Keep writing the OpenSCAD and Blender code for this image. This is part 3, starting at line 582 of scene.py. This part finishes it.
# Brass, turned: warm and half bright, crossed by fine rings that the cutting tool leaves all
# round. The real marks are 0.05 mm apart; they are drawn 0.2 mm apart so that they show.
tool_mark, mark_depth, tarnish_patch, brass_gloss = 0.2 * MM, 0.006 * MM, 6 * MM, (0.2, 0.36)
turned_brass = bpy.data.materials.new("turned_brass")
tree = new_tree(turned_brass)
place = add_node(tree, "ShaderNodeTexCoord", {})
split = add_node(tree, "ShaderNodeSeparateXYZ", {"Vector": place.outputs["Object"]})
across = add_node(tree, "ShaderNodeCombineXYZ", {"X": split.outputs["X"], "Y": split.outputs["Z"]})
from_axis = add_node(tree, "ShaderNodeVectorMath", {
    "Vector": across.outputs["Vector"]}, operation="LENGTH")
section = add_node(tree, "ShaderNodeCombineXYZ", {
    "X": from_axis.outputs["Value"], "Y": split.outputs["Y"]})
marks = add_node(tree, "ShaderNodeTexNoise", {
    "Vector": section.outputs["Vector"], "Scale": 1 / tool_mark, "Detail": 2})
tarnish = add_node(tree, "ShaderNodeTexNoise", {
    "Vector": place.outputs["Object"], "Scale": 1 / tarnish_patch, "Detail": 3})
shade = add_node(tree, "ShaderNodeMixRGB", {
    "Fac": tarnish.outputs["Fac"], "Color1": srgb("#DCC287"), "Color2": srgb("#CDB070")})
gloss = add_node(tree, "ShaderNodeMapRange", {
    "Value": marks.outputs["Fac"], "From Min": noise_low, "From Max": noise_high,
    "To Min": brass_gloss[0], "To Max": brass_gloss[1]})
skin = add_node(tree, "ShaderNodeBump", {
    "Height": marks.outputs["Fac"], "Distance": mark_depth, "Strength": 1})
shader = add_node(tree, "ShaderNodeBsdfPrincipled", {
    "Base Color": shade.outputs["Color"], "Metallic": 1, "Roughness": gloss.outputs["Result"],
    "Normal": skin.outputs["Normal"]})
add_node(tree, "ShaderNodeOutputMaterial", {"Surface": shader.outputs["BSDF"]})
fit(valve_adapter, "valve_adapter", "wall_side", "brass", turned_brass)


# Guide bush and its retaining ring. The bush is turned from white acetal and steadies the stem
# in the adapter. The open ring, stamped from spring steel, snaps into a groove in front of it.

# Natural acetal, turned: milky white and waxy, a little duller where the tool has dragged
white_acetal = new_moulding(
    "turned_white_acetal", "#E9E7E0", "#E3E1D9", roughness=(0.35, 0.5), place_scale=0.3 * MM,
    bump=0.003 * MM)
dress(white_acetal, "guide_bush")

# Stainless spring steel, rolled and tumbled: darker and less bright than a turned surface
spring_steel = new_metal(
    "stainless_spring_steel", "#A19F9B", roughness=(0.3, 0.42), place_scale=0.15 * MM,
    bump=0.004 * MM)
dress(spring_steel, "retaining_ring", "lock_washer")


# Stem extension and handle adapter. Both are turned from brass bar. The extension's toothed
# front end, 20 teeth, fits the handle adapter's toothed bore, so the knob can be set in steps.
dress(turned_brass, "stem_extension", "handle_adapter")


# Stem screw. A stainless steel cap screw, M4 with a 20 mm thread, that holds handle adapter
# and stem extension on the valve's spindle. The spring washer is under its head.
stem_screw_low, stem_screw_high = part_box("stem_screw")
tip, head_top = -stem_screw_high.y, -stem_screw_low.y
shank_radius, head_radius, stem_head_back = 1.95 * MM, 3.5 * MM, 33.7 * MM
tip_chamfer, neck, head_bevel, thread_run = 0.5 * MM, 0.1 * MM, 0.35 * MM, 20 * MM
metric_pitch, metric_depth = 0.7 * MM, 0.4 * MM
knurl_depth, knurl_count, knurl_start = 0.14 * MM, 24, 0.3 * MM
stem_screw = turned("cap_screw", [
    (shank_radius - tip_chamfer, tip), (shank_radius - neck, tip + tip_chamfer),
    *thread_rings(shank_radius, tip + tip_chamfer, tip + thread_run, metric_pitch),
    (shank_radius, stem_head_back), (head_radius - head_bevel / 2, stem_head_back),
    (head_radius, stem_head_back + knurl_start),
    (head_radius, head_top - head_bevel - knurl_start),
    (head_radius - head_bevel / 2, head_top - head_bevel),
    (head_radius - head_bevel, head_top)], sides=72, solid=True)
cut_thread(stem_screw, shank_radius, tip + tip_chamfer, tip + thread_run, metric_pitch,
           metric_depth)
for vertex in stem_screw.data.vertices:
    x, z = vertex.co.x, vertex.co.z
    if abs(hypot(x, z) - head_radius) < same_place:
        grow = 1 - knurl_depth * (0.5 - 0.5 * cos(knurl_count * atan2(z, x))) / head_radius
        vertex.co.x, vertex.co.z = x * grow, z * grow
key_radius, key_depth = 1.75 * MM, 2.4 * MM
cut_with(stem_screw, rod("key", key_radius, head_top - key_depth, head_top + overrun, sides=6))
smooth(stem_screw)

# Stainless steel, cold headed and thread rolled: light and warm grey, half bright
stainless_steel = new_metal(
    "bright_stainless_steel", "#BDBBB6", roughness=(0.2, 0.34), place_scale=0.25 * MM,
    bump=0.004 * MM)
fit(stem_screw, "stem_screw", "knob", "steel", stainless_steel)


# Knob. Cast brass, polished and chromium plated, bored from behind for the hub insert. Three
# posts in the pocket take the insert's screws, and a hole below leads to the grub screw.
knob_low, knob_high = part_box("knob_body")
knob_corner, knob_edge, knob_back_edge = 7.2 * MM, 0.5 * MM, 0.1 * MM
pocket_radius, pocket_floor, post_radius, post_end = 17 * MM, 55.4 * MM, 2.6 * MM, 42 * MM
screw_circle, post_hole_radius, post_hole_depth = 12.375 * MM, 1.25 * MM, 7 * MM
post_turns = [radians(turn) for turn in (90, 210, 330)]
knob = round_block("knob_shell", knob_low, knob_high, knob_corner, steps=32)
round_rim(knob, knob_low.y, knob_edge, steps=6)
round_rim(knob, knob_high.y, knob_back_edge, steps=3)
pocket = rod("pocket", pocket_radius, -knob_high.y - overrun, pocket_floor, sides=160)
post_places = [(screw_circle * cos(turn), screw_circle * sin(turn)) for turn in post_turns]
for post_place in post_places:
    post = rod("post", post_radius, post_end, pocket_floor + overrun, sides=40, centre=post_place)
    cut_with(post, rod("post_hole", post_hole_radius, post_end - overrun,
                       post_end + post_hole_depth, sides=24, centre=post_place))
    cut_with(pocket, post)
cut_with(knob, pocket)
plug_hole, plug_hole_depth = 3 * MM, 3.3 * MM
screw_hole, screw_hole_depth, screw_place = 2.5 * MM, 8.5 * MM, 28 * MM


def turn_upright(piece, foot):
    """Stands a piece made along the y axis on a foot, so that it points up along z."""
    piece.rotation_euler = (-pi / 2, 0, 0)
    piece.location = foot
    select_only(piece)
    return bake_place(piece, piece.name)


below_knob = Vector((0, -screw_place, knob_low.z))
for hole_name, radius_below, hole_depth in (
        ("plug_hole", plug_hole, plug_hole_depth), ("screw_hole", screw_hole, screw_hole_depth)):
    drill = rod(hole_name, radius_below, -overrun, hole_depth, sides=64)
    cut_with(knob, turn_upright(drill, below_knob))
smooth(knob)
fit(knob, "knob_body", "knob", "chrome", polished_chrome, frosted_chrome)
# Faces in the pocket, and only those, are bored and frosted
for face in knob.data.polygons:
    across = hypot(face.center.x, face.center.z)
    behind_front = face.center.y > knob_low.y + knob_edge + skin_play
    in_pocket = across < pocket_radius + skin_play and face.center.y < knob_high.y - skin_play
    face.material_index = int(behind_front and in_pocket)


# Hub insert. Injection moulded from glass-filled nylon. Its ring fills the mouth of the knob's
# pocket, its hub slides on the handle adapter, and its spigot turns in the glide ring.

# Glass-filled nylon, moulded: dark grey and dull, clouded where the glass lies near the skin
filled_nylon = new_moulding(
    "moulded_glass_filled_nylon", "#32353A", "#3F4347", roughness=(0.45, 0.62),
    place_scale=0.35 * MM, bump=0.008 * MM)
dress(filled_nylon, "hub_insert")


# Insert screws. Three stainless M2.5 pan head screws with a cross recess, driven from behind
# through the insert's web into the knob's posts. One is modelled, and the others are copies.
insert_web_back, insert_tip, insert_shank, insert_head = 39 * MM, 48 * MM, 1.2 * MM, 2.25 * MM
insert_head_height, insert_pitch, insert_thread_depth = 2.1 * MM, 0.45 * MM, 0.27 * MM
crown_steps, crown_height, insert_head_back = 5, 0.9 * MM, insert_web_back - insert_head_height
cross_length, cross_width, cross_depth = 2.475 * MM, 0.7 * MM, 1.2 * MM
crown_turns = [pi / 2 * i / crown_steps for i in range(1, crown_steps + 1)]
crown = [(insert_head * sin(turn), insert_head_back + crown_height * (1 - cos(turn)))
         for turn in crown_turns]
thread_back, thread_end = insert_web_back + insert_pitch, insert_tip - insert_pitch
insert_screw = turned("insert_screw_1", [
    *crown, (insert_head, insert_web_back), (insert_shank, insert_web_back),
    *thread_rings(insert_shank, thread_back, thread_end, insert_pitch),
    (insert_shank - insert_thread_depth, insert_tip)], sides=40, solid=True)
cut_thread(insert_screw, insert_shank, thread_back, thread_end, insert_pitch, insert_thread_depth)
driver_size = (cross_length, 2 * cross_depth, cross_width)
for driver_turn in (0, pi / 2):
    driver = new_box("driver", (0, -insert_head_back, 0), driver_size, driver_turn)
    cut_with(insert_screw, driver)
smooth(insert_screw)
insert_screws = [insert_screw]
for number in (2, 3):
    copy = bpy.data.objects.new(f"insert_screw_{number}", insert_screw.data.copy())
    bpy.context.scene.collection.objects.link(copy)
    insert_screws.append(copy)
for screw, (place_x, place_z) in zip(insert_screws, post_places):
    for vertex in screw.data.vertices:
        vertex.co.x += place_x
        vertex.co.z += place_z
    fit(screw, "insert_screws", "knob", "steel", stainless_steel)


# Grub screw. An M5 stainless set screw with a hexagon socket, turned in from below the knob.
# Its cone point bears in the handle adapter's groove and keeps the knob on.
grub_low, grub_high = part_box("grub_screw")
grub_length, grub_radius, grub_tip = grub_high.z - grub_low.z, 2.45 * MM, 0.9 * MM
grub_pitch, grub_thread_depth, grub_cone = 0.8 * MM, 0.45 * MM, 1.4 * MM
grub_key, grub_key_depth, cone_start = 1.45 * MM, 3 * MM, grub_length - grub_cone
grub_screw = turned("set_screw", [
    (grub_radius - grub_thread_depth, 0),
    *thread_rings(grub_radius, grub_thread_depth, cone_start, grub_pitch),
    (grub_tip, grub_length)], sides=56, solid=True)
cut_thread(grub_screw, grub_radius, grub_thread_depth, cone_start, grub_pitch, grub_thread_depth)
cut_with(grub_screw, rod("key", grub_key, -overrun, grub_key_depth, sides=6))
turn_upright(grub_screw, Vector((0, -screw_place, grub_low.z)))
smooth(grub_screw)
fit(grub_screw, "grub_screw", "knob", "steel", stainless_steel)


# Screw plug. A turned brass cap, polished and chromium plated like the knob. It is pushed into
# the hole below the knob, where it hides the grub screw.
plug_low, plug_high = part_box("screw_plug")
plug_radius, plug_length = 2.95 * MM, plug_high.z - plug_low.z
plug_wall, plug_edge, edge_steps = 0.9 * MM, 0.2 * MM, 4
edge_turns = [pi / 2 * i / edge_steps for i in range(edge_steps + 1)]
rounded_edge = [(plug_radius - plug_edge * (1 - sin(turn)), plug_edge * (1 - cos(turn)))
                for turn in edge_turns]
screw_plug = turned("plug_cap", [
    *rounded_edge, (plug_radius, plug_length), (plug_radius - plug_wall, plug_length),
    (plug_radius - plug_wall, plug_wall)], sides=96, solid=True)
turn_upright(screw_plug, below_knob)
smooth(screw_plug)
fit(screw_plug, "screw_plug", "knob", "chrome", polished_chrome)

◆ ◆ ◆ ◆ ◆

■ Exercise
Copy out the lines that hold "scene".

■ Final result
Keep writing the OpenSCAD and Blender code for this image. This is part 3, starting at line 582 of scene.py. This part finishes it.
    bpy.context.scene.collection.objects.link(copy)